I looked at myself in the mirror.  I had silver dealy-boppers on my head that were still bouncing up and down from their new arrival.  My sweatshirt was blue and pinned all along my side and on the sleeves were big socks that were stuffed and each one was a different color. My face looked the same, except I had black and red dots all over it.

“What am I?” I asked.

“You’re a bug!”  Mom was pretty proud of herself on that one.

“I look terrible!”  I started crying.

“No, you’re a good bug,” Mom said.

“Mom, can I be a bug?” my sister asked.

“No, Pamie is the bug.  You’re the cat, remember?”

“I’m a good cat.”

“Yes you are.”

That night as we went trick or treating I must have heard about five times:  “What a pretty kitty!  And look who’s with her!  Why, you are the most interesting thing I’ve seen all night!”

“She’s a BUG!” my sister would should.

I would watch them cover their faces with extra candy bars to hide their giggles.  “She sure is!” they’d say with that voice grown-ups use for little kids who are being humiliated by their parents, like when mothers tape the bow to the forehead of their bald daughters so that everyone stops asking, “How old is he?”

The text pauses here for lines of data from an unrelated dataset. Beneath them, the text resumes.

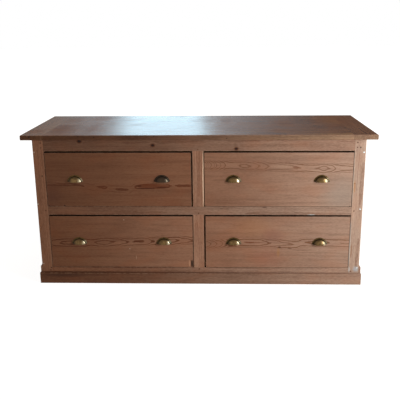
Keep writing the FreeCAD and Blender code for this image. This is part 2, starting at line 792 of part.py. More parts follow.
def draw_cup_section(sketch):
    """The cup's wall cut through its middle: a round crown, a tight shoulder and two plain rims."""
    crown_centre = ("cup_crown_centre", "0")
    shoulder_centre = ("0", "cup_radius - cup_shoulder_radius")
    shoulders = []
    crowns = []
    for name, depth in (("outer", "0"), ("inner", "cup_wall")):
        rim = ("0", f"cup_radius - {depth}")
        reach = f"(cup_crown_radius - {depth}) / (cup_crown_radius - cup_shoulder_radius)"
        joint = (f"cup_crown_centre * (1 - {reach})", f"(cup_radius - cup_shoulder_radius) * {reach}")
        lip = (f"-(cup_projection - {depth})", "0")
        shoulder = draw_arc(sketch, f"{name}_shoulder", shoulder_centre,
                            f"cup_shoulder_radius - {depth}", rim, joint)
        pin_end(sketch, shoulder, 1, f"{name}_rim", *rim)
        pin_end(sketch, shoulder, 2, f"{name}_joint", *joint)
        crown = draw_arc(sketch, f"{name}_crown", crown_centre, f"cup_crown_radius - {depth}",
                         joint, lip)
        sketch.addConstraint(Sketcher.Constraint("Coincident", crown, 1, shoulder, 2))
        pin_end(sketch, crown, 2, f"{name}_lip", *lip)
        shoulders.append(shoulder)
        crowns.append(crown)
    join_ends(sketch, shoulders, 1)
    join_ends(sketch, crowns, 2)


def join_ends(sketch, curves, end):
    """Joins two curves by a straight line between their starts (1) or their ends (2)."""
    first, second = curves
    line = sketch.addGeometry(Part.LineSegment(sketch.getPoint(first, end),
                                               sketch.getPoint(second, end)), False)
    sketch.addConstraint(Sketcher.Constraint("Coincident", line, 1, first, end))
    sketch.addConstraint(Sketcher.Constraint("Coincident", line, 2, second, end))


def make_cup_pull(at, x, z):
    """A hollow dome on a round flange, both cut off level at the mouth of the cup."""
    pull = new_body(f"{at[0]} + {x}", at[1], f"{at[2]} + {z}")
    section = new_sketch(pull, "YZ", ("0", "0", "-cup_sink"))
    draw_cup_section(section)
    dome = pull.newObject("PartDesign::Revolution", "Revolution")
    dome.Profile = section
    dome.ReferenceAxis = (section, ["H_Axis"])
    dome.Angle = 180
    dome.Midplane = True
    arch = new_sketch(pull, "XZ", ("0", "0", "-cup_sink"))
    draw_arch(arch, "cup_radius + flange_margin", "cup_radius - cup_wall / 2")
    flange = pull.newObject("PartDesign::Pad", "Pad")
    flange.Profile = arch
    bind(flange, Length="flange_thickness")
    cut_from(pull, "XZ", ("-(cup_radius + flange_margin)", "-cup_projection", "-cup_sink"),
             rectangle("2 * (cup_radius + flange_margin)", "cup_sink"), "cup_projection")
    for hole_x, hole_z in PULL_HOLES:
        cut_from(pull, "XZ", (hole_x, "-flange_thickness", hole_z), "screw_hole_radius", "flange_thickness")
    return pull


# ---------------------------------------------------------------- assembly

make_top()
make_stiles()
make_rails()
make_muntins()
make_pegs()
make_plank_ends()
make_back_boards()
make_partition()
make_plinth()
make_runners()
make_kickers()
make_stops()
for level in MUNTIN_GAPS:
    for column in ("left", "right"):
        make_drawer(level, column)
doc.recompute()

for thing in doc.Objects:
    if "Invalid" in thing.State or "Error" in thing.State:
        raise RuntimeError(f"{thing.Label} did not compute: {thing.State}")
for node in nodes:
    if node.Shape.isNull() or not node.Shape.isValid():
        raise RuntimeError(f"{node.Label} has no valid shape")
    node.Shape.exportStep(f"parts/{node.Label}.step")
print(f"{len(nodes)} nodes, {sum(len(node.Shape.Solids) for node in nodes)} solids")
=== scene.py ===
# %% [markdown]
# # A seed storage cabinet in old stripped pine
# The cabinet is a long chest of four wide drawers under a thick plank top. Its boards, joints and
# drawers are already solid geometry, so this lesson dresses them: every board gets pine of its own,
# every drawer gets its brass cup pulls and their screws, and then a floor, soft window light and a
# camera are set up around it.

# %% Load the cabinet
import math
import random

import bmesh
import bpy
from mathutils import Matrix, Vector


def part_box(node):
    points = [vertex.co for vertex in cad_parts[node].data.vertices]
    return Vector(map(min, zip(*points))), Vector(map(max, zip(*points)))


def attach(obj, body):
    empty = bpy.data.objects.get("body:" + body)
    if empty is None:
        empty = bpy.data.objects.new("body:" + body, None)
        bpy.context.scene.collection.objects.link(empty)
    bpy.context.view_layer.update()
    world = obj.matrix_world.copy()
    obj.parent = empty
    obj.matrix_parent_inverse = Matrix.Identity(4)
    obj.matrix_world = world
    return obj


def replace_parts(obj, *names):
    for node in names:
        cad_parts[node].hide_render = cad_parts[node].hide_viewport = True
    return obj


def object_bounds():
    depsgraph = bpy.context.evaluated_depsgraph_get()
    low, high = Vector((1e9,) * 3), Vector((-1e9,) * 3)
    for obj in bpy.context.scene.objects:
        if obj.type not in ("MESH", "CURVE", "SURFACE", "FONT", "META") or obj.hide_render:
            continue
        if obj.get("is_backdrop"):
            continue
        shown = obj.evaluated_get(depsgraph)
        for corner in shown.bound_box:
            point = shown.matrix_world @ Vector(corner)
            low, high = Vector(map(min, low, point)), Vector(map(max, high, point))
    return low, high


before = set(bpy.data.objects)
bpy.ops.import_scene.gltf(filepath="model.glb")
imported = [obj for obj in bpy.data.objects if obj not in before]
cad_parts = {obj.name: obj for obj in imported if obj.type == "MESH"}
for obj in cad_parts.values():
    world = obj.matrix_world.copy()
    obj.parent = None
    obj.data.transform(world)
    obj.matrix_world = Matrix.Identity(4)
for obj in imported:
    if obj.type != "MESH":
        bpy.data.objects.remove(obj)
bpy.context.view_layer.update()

DRAWERS = [f"drawer_{level}_{column}" for level in ("upper", "lower") for column in ("left", "right")]

# %% [markdown]
# ## The camera
# The viewer stands a little right of the middle, about three metres away, with the camera at chest
# height. It looks slightly down, so the top shows as a thin band. A small lens shift moves the
# picture on the sensor without turning the camera, which keeps the uprights nearly upright.

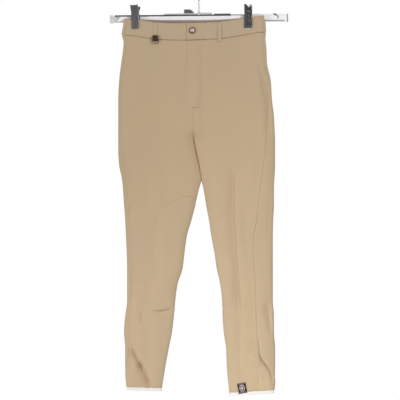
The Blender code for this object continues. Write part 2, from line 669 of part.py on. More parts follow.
def build_ring(collection):
    """D ring: a straight bar in the tab's fold and a round bow below it."""
    half, drop, shoulder = RING["half_width"], RING["drop"], RING["shoulder"]
    bow = []
    for degrees in range(15, 180, 15):
        angle = math.radians(degrees)
        across = math.copysign(abs(math.cos(angle)) ** 0.7, math.cos(angle))
        bow.append((half * across, -shoulder - (drop - shoulder) * math.sin(angle) ** 0.8))
    path = [(-half, 0), (0, 0), (half, 0), (half, -shoulder)] + bow + [(-half, -shoulder)]
    curve = bpy.data.curves.new("d_ring", "CURVE")
    curve.dimensions = "3D"
    curve.bevel_depth = RING["wire"] * MM
    curve.bevel_resolution = 2
    spline = curve.splines.new("POLY")
    spline.points.add(len(path) - 1)
    for point, (x, z) in zip(spline.points, path):
        point.co = (x * MM, 0, z * MM, 1)
    spline.use_cyclic_u = True
    obj = add_object("d_ring", curve, "antique_metal", collection)
    obj.location = tab_place()


# ---- hanger ----
def block(name, size, place, finish, collection, edge=1.0):
    """A block with eased edges; size and place in millimetres."""
    mesh = bpy.data.meshes.new(name)
    shape = bmesh.new()
    bmesh.ops.create_cube(shape, size=1)
    bmesh.ops.scale(shape, vec=Vector(size) * MM, verts=shape.verts)
    shape.to_mesh(mesh)
    shape.free()
    obj = add_object(name, mesh, finish, collection)
    obj.location = Vector(place) * MM
    bevel = obj.modifiers.new("edge", "BEVEL")
    bevel.width = edge * MM
    bevel.segments = 2
    return obj


def build_bar(collection):
    """Bar, end caps and hub, all tilted together about the hook's axis."""
    tilt = Matrix.Rotation(math.radians(-BAR["tilt"]), 4, "Y")
    middle = Vector((0, 0, -BAR["middle"]))
    end = BAR["length"] / 2 + SEAM + CAP["length"] / 2
    top = BAR["height"] / 2 + SEAM + HUB["height"] / 2
    pieces = (
        ("hanger_bar", (BAR["length"], BAR["depth"], BAR["height"]), (0, 0, 0), "silver_bar", 2.5),
        ("bar_cap_right", (CAP["length"], CAP["depth"], CAP["height"]), (-end, 0, 0), "silver_bar", 2.0),
        ("bar_cap_left", (CAP["length"], CAP["depth"], CAP["height"]), (end, 0, 0), "silver_bar", 2.0),
        ("hanger_hub", (HUB["length"], HUB["depth"], HUB["height"]), (0, 0, top), "grey_plastic", 2.0),
    )
    for name, size, place, finish, edge in pieces:
        obj = block(name, size, middle + tilt @ Vector(place), finish, collection, edge)
        obj.rotation_euler = tilt.to_euler()


def build_hook(collection):
    """Wire hook: a straight stem from the hub, and a round crown over the rail."""
    radius = HOOK["inner_radius"] + HOOK["wire"]
    centre = -HOOK["inner_radius"]
    foot = -BAR["middle"] + BAR["height"] / 2 + SEAM + HUB["height"] + SEAM
    path = [(0, foot)] + [(x, -down) for x, down in STEM]
    for degrees in np.arange(HOOK["first"], HOOK["last"] + 1, 12.5):
        angle = math.radians(degrees)
        path.append((radius * math.cos(angle), centre + radius * math.sin(angle)))
    curve = bpy.data.curves.new("hanger_hook", "CURVE")
    curve.dimensions = "3D"
    curve.bevel_depth = HOOK["wire"] * MM
    curve.bevel_resolution = 2
    curve.use_fill_caps = True
    spline = curve.splines.new("POLY")
    spline.points.add(len(path) - 1)
    for point, (x, z) in zip(spline.points, path):
        point.co = (x * MM, 0, z * MM, 1)
    add_object("hanger_hook", curve, "steel_wire", collection)


def build_jaw(name, profile, carrier, collection):
    """One leaf of a clip, bent along its profile."""
    y, down, half = (column(profile, JAW_COLUMNS, key) for key in JAW_COLUMNS)
    points = [(u * h, CLOTH_PLANE + a, -d) for a, d, h in zip(y, down, half) for u in (-1, -0.8, 0.8, 1)]
    obj = add_object(name, mesh_from(name, points, cell_faces(len(profile), 4)), "grey_plastic", collection)
    thickened(obj, JAW_WALL, 0)
    obj.parent = carrier


def build_clip(side, rise, lean, collection):
    """Spring clip: two leaves, the barrel that rides on the bar, and two soft pads."""
    carrier = bpy.data.objects.new("clip_" + side, None)
    collection.objects.link(carrier)
    turn = Matrix.Rotation(math.radians(-lean), 4, "Y")
    pivot = Vector((0, 0, -BAR["middle"]))
    place = Matrix.Translation(Vector((CLIP_X[side], 0, rise)) * MM)
    carrier.matrix_world = (place @ Matrix.Translation(pivot * MM) @ turn
                            @ Matrix.Translation(-pivot * MM))
    build_jaw("clip_front_" + side, FRONT_JAW, carrier, collection)
    build_jaw("clip_back_" + side, BACK_JAW, carrier, collection)

    barrel = bpy.data.meshes.new("clip_barrel_" + side)
    shape = bmesh.new()
    bmesh.ops.create_cone(shape, cap_ends=True, segments=16, radius1=BARREL["radius"] * MM,
                          radius2=BARREL["radius"] * MM, depth=BARREL["length"] * MM)
    shape.to_mesh(barrel)
    shape.free()
    obj = add_object("clip_barrel_" + side, barrel, "steel_wire", collection)
    drop = BAR["middle"] - BAR["height"] / 2 - SEAM - BARREL["radius"] - 0.3
    obj.rotation_euler = (0, math.radians(90), 0)
    obj.location = Vector((0, 0, -drop)) * MM
    obj.parent = carrier

    middle = (PAD["top"] + PAD["bottom"]) / 2
    size = (PAD["width"], PAD["wall"], PAD["bottom"] - PAD["top"])
    held = PINCH + BAND_PROUD + LIFT + PAD["wall"] / 2
    for face, y in (("front", -held), ("back", held)):
        pad = block(f"clip_pad_{face}_{side}", size, (0, CLOTH_PLANE + y, -middle), "pad_rubber",
                    collection, 0.3)
        pad.parent = carrier


# ---- the whole ----
def main():
    for obj in list(bpy.data.objects):
        bpy.data.objects.remove(obj)
    collection = bpy.data.collections.new("riding_breeches_on_hanger")
    bpy.context.scene.collection.children.link(collection)

    downs, rings = build_body(collection)
    build_hem_tape(collection)
    build_waistband(collection)
    build_fly(collection)
    for row in LOOPS:
        build_belt_loop(*row, collection)
    for side in ("right", "left"):
        build_knee_patch(side, downs, rings, collection)
        build_cuff_flap(side, downs, rings, collection)
    build_label(collection)
    build_button(collection)
    build_tab(collection)
    build_ring(collection)
    build_bar(collection)
    build_hook(collection)
    for row in CLIPS:
        build_clip(*row, collection)


main()
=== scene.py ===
import math

import bmesh
import bpy
import numpy as np
from mathutils import Matrix, Vector


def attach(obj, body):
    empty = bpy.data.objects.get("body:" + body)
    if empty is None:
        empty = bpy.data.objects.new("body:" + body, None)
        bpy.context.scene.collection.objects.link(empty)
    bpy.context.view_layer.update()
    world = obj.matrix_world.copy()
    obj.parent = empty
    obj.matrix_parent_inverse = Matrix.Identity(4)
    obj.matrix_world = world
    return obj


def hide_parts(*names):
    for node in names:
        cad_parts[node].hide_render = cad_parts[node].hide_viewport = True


# Riding breeches hung by the waistband from a clip hanger.
# Sizes are millimetres: x to the wearer's left, y to the back, down below the hook's inner crown.

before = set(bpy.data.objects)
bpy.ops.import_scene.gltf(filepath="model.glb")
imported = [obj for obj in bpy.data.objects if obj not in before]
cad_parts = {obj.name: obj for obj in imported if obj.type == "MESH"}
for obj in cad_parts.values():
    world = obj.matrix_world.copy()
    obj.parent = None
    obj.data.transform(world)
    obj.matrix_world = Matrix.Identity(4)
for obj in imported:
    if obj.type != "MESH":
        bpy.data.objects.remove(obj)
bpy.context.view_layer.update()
mm = 0.001
garmentBody = "breeches_on_hanger"
ringBody = "d_ring"

cut = {
    "clothWall": 1.4, "bandWall": 2.2, "seamGap": 0.3,
    "waistSeam": 164.0, "bandHeight": 44.0, "bandProud": 0.5,       # the band stands out over the cloth
    "centre": -16.0, "crotch": 425.0, "closing": 32.0,              # the halves become legs over closing
    "clothHem": 1064.0, "legGap": 0.2, "clothPlane": -12.0,         # the plane is the y of the side folds
    "pinch": 3.4, "pinchPower": 8, "roundness": 2.6,                # sections under the clips and elsewhere
    "clipX": {"right": -166.0, "left": 128.0}, "padWidth": 15.0,
    "clipMargin": 4.0, "clipFade": (150, 300), "heldRelief": 0.35,  # creases are lower where clips hold
    "waistFade": (170.0, 330.0), "hemFade": 964.0,                  # how far their curves reach
    "foldMargin": 14.0,                                             # creases fade out near the side folds
}
outward = {"right": -1, "left": 1}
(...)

In retrospect, I’m pretty proud of my mother.  She didn’t have to help me out at all.  She knew that no one would know I was a teacher and at least with a bug I looked like I was trying.  By the twentieth house I wasn’t thinking about feeling sorry for myself anymore.  I was happy that my pillowcase was getting heavy with all of the candy and my sister and I had started a game where we’d make the people in the houses guess what I was supposed to be.

I never really did thank my mom, but I didn’t complain when she found that the bad candy that year wasn’t just the Baby Ruths and she was going to have to keep a couple of Snicker’s bars and Peanut M&M’s as well.

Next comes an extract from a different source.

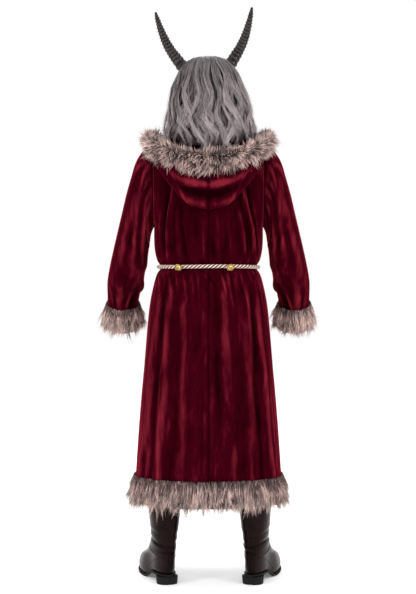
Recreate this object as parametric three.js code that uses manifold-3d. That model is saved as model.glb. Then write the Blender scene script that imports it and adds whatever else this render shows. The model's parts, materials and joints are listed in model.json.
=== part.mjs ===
// A horned winter-devil costume as it hangs on its wearer: an ankle-length velvet robe with a
// fallen hood and fur trim, a rope belt with two bells, a long wig with two horns, and a pair of boots.
// Millimetres, +Z up, the front faces -Y and the wearer's left hand is at +X.
// The origin is in the middle of the shoulders, which carry the robe.
import * as THREE from "three";
import { mergeVertices } from "three/addons/utils/BufferGeometryUtils.js";
import Module from "manifold-3d";

const wasm = await Module();
wasm.setup();

// Cloth, seams and the main levels
const CLOTH = 2.2;
const SEAM = 0.4;
const FLOOR_Z = -1520;
const HEM_Z = -1150;
const WAIST_Z = -416;
const UNDERARM_Z = -275;
const SHOULDER_TIP = { x: 193.5, z: 8 };
const ARMHOLE_HALF_DEPTH = 62;

// The neckline: a half ellipse behind and a deeper one in front, meeting on the shoulders.
const NECK = { side: 88, sideZ: 28, back: 74, backZ: 10, front: 92, frontZ: -42 };
const NECK_SHARE = 0.42;
const RING_POWER = 2.2;

// Half widths and depths of the robe from the underarm to the hem; the rope nips it at the waist.
const BODY = [
  { z: UNDERARM_Z, side: 191, back: 138, front: 138 },
  { z: -320, side: 191, back: 139, front: 141 },
  { z: -360, side: 188, back: 138, front: 142 },
  { z: -392, side: 180, back: 132, front: 138 },
  { z: WAIST_Z, side: 167.6, back: 121, front: 130 },
  { z: -440, side: 181, back: 134, front: 140 },
  { z: -475, side: 192, back: 147, front: 149 },
  { z: -545, side: 206, back: 160, front: 157 },
  { z: -630, side: 215, back: 165, front: 162 },
  { z: -740, side: 224, back: 171, front: 169 },
  { z: -860, side: 235, back: 179, front: 177 },
  { z: -1000, side: 246, back: 189, front: 187 },
  { z: HEM_Z, side: 256, back: 201, front: 198 },
];
const BODY_LEVELS = [HEM_Z, -1050, -930, -805, -690, -590, -510, -455, -430, WAIST_Z, -400, -365, -320];
const YOKE_ROWS = 6;
const BACK_COLUMNS = 13;
const FRONT_COLUMNS = 9;

// Folds of the robe: where each lies across the cloth at its upper and lower end (x), its half width,
// how far it stands out (or in, below zero), and the levels between which it shows.
const BACK_FOLDS = [
  { top: 160, low: 150, wide: 24, deep: -13, from: -70, to: -405 },
  { top: 134, low: 128, wide: 22, deep: 7, from: -90, to: -405 },
  { top: 106, low: 98, wide: 20, deep: 6, from: -190, to: -410 },
  { top: -6, low: -11, wide: 20, deep: -8, from: -240, to: -470 },
  { top: -96, low: -126, wide: 18, deep: 7, from: -200, to: -410 },
  { top: -124, low: -158, wide: 19, deep: 9, from: -110, to: -410 },
  { top: -146, low: -172, wide: 16, deep: -10, from: -90, to: -408 },
  { top: 158, low: 232, wide: 30, deep: 9, from: -430, to: -1400 },
  { top: 140, low: 200, wide: 26, deep: -9, from: -430, to: -1400 },
  { top: 124, low: 166, wide: 26, deep: 10, from: -430, to: -1400 },
  { top: 98, low: 118, wide: 28, deep: -6, from: -430, to: -1300 },
  { top: 70, low: 84, wide: 26, deep: 6, from: -430, to: -1250 },
  { top: 2, low: -4, wide: 22, deep: 7, from: -425, to: -1150 },
  { top: -19, low: -30, wide: 22, deep: -8, from: -425, to: -1050 },
  { top: -44, low: -58, wide: 24, deep: 6, from: -425, to: -900 },
  { top: -88, low: -106, wide: 34, deep: -9, from: -450, to: -1400 },
  { top: -122, low: -142, wide: 26, deep: 8, from: -425, to: -1350 },
  { top: -138, low: -176, wide: 22, deep: -8, from: -425, to: -1400 },
  { top: -152, low: -218, wide: 26, deep: 11, from: -425, to: -1500 },
];
const FRONT_FOLDS = [
  { top: 158, low: 150, wide: 24, deep: -12, from: -80, to: -405 },
  { top: 128, low: 118, wide: 22, deep: 7, from: -100, to: -405 },
  { top: 84, low: 72, wide: 22, deep: 6, from: -160, to: -408 },
  { top: -84, low: -74, wide: 22, deep: 6, from: -150, to: -408 },
  { top: -126, low: -116, wide: 22, deep: 8, from: -100, to: -405 },
  { top: -156, low: -150, wide: 24, deep: -11, from: -80, to: -405 },
  { top: 154, low: 222, wide: 30, deep: 10, from: -430, to: -1400 },
  { top: 134, low: 186, wide: 28, deep: -9, from: -430, to: -1400 },
  { top: 108, low: 148, wide: 28, deep: 9, from: -430, to: -1350 },
  { top: 74, low: 104, wide: 28, deep: -7, from: -430, to: -1250 },
  { top: 46, low: 62, wide: 26, deep: 8, from: -425, to: -1300 },
  { top: -42, low: -58, wide: 26, deep: 8, from: -425, to: -1350 },
  { top: -72, low: -98, wide: 28, deep: -8, from: -430, to: -1300 },
  { top: -104, low: -146, wide: 28, deep: 9, from: -430, to: -1400 },
  { top: -132, low: -190, wide: 28, deep: -9, from: -430, to: -1400 },
  { top: -152, low: -226, wide: 30, deep: 10, from: -430, to: -1400 },
];
const HOOD_SHADE_Z = -60;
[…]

So now I sit here in front of this large box of chocolates, and I think to myself the same old thing.  I don’t want to eat it all because then there will be none left.  I don’t want to eat it all because then I’ll just eat all of that candy and that’s not good for me and I’ve been really good at the Tae-Bo and everything, but if I just give it all away then I won’t have anything left and that big box of candy really is impressive, but it’s a shame to let it all go to waste because I think a big box of candy looks better than an empty box of candy.  I’ll just go in the other room and pretend it’s not here.

There’s no doubt in my mind that in four months Eric is going to find a box in the closet and say, “Is this where all that candy went?”